A strange Cat had two kittens in a stable belonging to the house, and one day, pitying its wretched condition, Mrs. Loudon ordered her some milk. A large Tom Cat, attached to the establishment, watched the proceeding very attentively, and while the Cat was lapping, went to the stable, brought out one of the kittens in his mouth, and placed it beside the saucer, and then fetched the other, looking up into the lady's face, and mewing when he had done so, as much as to say, "You have fed the mother, so you may as well feed the children," which was done; and it should be added, for the credit of Tom's character, that he never attempted to touch the milk himself.

But the best story is this:- Mrs.Loudon had a Cat which had unfortunately hurt its leg. During the whole time the leg was bad, that lady constantly gave it milk; but, at last, she found out that, though the Cat had become quite well, yet whenever it saw her, it used to walk lame and hold up its paw, as though it were painful to put it to the ground.

A favourite Cat, much petted by her mistress, was one day struck by a servant. She resented the injury so much that she refused to eat anything which he gave her. Day after day he handed her dinner to her, but she sat in sulky indignation, though she eagerly ate the food as soon as it was offered to her by any other person. Her resentment continued, undiminished, for upwards of six weeks.

The same Cat, having been offended by the housemaid, watched three days before she found a favourable opportunity for retaliation. The housemaid was on her knees, washing the passage, when the Cat went up to her and scratched her arm, to show her that no one should illuse her with impunity.

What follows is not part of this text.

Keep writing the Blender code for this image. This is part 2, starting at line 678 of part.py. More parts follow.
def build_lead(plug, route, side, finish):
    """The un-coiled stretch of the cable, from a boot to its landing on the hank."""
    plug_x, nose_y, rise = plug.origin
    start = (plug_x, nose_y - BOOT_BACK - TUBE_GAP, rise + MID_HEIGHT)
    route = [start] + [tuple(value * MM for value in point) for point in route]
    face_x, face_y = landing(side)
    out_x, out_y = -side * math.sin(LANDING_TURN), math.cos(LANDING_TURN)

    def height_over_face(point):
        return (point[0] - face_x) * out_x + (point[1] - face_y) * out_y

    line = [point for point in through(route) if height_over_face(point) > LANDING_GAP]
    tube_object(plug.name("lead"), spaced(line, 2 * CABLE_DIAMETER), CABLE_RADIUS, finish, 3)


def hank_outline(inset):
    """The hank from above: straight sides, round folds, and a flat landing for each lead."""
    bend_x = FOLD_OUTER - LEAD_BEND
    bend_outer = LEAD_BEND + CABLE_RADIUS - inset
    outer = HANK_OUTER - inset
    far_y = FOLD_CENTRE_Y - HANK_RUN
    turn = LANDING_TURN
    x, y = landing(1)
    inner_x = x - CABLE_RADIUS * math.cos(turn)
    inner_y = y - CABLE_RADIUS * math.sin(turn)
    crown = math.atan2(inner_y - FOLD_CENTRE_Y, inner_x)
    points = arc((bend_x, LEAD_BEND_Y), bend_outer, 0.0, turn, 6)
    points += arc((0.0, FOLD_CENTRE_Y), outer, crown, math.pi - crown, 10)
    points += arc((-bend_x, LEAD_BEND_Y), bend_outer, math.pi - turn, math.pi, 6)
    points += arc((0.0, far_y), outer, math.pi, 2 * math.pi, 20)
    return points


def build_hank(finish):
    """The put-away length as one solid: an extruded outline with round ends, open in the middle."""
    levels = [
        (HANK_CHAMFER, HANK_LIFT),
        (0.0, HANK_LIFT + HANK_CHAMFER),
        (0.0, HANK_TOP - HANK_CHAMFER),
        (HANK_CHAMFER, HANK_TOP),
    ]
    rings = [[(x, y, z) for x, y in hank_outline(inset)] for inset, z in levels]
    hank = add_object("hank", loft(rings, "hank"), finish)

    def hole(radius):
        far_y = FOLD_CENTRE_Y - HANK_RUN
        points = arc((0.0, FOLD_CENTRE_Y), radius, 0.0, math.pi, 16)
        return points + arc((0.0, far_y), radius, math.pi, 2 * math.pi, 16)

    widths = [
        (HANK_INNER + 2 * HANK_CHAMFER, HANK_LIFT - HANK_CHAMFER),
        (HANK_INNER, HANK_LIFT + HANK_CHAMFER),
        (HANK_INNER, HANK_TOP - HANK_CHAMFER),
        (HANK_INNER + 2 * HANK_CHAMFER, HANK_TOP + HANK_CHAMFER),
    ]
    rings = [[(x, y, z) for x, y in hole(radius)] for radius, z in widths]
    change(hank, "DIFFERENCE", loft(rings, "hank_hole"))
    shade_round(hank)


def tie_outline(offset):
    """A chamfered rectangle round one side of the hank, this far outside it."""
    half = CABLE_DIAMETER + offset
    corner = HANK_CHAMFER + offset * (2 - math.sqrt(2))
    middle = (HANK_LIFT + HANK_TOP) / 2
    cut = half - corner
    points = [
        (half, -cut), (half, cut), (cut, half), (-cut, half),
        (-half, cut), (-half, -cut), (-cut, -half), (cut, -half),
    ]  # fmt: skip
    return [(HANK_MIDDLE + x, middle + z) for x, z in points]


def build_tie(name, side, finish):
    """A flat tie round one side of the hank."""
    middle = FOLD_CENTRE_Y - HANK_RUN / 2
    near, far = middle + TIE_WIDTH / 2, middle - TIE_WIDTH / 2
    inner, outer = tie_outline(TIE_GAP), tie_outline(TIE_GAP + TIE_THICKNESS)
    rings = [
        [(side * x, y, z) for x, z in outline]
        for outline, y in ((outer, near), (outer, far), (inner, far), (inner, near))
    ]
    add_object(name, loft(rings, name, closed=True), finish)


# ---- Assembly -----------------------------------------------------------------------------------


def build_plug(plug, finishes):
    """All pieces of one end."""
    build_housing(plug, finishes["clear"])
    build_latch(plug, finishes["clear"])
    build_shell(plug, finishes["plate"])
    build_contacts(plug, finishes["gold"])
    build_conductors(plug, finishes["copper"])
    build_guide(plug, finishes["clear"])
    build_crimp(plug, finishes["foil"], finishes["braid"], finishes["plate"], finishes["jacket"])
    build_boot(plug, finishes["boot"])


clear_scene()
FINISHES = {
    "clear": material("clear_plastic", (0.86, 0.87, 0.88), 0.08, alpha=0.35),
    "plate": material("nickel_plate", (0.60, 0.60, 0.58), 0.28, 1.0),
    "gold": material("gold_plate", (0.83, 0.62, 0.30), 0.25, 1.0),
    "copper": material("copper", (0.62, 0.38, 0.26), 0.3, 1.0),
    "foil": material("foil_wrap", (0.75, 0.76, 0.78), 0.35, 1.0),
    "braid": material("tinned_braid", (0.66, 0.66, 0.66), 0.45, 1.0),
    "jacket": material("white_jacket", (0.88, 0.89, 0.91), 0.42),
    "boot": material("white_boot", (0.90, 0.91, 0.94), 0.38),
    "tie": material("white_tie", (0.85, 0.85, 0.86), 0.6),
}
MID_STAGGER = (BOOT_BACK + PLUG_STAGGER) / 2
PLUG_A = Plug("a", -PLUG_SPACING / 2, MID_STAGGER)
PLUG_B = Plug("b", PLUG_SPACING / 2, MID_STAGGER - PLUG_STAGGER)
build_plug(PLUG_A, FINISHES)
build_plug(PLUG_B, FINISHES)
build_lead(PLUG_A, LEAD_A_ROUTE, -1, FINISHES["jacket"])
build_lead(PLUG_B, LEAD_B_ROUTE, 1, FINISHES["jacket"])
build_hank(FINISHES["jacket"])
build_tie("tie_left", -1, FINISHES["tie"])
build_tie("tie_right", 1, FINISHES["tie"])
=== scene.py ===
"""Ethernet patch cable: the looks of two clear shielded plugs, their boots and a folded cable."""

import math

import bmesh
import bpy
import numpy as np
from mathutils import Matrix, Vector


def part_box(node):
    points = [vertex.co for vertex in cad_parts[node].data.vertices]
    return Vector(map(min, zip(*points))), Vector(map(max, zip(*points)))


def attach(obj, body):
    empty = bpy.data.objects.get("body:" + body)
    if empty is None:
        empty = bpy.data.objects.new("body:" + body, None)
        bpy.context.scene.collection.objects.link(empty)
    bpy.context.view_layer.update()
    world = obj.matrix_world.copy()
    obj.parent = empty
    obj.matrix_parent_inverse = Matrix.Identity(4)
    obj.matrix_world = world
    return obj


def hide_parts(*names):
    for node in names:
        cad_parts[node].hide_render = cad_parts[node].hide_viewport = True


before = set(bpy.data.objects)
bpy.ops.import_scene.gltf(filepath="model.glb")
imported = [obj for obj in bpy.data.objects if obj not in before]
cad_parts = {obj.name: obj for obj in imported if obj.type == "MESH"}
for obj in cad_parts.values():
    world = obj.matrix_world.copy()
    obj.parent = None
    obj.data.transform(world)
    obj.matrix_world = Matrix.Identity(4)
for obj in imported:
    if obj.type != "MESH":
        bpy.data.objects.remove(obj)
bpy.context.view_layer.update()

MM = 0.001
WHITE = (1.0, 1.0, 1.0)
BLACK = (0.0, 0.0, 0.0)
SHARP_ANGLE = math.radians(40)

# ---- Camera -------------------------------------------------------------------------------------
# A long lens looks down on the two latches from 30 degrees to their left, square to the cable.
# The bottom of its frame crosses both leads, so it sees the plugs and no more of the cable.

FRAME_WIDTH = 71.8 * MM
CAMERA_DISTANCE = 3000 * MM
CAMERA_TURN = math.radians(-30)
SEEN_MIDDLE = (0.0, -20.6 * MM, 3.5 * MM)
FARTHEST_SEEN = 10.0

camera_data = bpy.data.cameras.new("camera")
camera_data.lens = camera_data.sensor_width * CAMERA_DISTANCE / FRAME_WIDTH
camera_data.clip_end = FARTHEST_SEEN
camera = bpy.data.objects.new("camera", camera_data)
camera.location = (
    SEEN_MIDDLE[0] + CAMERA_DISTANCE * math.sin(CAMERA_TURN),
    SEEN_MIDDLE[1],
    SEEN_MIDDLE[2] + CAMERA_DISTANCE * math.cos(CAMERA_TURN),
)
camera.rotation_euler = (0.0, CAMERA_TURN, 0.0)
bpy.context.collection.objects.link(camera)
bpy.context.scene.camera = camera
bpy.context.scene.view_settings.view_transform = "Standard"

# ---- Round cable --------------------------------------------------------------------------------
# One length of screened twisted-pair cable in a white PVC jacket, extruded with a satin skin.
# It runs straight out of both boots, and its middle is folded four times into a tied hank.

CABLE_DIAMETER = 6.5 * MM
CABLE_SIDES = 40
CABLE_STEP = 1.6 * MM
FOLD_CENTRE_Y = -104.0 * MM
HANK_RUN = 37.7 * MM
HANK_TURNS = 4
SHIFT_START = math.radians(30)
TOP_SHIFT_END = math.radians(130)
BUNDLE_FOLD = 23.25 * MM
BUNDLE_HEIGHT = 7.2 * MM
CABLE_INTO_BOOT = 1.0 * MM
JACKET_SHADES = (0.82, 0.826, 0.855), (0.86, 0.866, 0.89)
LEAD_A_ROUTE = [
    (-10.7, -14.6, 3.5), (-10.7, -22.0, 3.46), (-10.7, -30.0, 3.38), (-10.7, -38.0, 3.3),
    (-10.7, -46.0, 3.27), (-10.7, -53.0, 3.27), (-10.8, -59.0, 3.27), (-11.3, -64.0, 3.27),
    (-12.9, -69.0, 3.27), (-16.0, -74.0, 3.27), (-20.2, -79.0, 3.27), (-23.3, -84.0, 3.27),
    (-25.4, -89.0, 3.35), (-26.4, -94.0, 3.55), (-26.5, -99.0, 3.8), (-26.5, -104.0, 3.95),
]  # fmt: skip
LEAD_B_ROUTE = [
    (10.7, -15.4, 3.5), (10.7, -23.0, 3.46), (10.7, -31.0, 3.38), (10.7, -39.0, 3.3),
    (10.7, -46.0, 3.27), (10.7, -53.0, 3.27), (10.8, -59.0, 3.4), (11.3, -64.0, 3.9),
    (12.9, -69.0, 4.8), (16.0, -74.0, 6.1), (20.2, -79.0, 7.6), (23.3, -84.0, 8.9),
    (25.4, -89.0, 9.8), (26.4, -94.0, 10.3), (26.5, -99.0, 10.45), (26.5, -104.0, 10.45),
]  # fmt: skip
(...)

It is, however, but fair to record her good qualities as well as her bad ones. If her resentment was strong, her attachment was equally so, and she took a singular mode of showing it. All the tit-bits she could steal from the pantry, and all the dainty mice she could catch, she invariably brought and laid at her mistress's feet. She has been known to bring a mouse to her door in the middle of the night, and mew till it was opened, when she would present it to her mistress. After doing this she was quiet and contented.